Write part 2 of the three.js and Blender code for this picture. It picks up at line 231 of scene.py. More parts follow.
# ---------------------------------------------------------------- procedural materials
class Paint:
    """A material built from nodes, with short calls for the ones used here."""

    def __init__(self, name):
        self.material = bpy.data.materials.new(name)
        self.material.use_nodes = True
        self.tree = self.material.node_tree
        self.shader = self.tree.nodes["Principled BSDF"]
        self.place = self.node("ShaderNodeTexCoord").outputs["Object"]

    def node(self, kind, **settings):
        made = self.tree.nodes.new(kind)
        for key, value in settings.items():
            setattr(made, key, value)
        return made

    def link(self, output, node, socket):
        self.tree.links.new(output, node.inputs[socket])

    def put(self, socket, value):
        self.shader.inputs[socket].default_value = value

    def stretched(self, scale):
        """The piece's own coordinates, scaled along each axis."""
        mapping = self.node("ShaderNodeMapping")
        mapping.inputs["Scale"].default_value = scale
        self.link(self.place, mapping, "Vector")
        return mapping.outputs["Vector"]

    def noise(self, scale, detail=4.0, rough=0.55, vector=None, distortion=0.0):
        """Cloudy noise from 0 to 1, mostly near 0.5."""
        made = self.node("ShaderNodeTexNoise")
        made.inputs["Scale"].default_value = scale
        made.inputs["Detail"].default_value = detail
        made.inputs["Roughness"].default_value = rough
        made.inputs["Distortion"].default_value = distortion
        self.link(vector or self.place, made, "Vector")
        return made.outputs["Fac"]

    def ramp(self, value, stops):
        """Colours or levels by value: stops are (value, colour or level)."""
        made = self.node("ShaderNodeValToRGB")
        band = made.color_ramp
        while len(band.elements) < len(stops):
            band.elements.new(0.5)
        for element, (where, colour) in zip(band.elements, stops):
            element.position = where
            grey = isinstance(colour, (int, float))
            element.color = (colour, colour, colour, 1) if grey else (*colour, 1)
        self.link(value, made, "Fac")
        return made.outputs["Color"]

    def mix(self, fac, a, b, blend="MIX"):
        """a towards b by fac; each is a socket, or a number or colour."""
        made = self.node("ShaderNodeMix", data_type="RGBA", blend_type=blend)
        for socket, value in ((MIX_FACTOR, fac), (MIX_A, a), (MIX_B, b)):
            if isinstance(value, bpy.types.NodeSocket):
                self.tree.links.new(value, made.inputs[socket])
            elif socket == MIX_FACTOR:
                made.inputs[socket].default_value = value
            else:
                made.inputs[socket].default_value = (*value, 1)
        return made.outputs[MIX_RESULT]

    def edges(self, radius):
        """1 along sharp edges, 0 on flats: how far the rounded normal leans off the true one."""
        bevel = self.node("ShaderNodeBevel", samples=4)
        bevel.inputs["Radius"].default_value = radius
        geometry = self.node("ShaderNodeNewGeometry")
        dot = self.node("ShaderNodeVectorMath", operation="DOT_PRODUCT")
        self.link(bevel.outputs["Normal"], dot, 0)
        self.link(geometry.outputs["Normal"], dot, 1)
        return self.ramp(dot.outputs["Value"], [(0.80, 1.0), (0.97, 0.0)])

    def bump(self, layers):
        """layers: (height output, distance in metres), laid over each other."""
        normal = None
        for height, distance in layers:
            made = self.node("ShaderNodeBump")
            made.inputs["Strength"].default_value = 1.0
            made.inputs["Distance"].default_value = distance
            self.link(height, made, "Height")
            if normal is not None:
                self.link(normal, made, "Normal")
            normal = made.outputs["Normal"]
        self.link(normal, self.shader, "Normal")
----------
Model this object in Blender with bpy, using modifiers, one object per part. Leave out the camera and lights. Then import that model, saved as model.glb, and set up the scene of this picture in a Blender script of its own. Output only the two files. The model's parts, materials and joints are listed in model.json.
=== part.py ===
----------
Exercise details
Filter the records, keeping only lines that contain "scene", and show those lines.

Finished exercise
Write part 2 of the three.js and Blender code for this picture. It picks up at line 231 of scene.py. More parts follow.
Model this object in Blender with bpy, using modifiers, one object per part. Leave out the camera and lights. Then import that model, saved as model.glb, and set up the scene of this picture in a Blender script of its own. Output only the two files. The model's parts, materials and joints are listed in model.json.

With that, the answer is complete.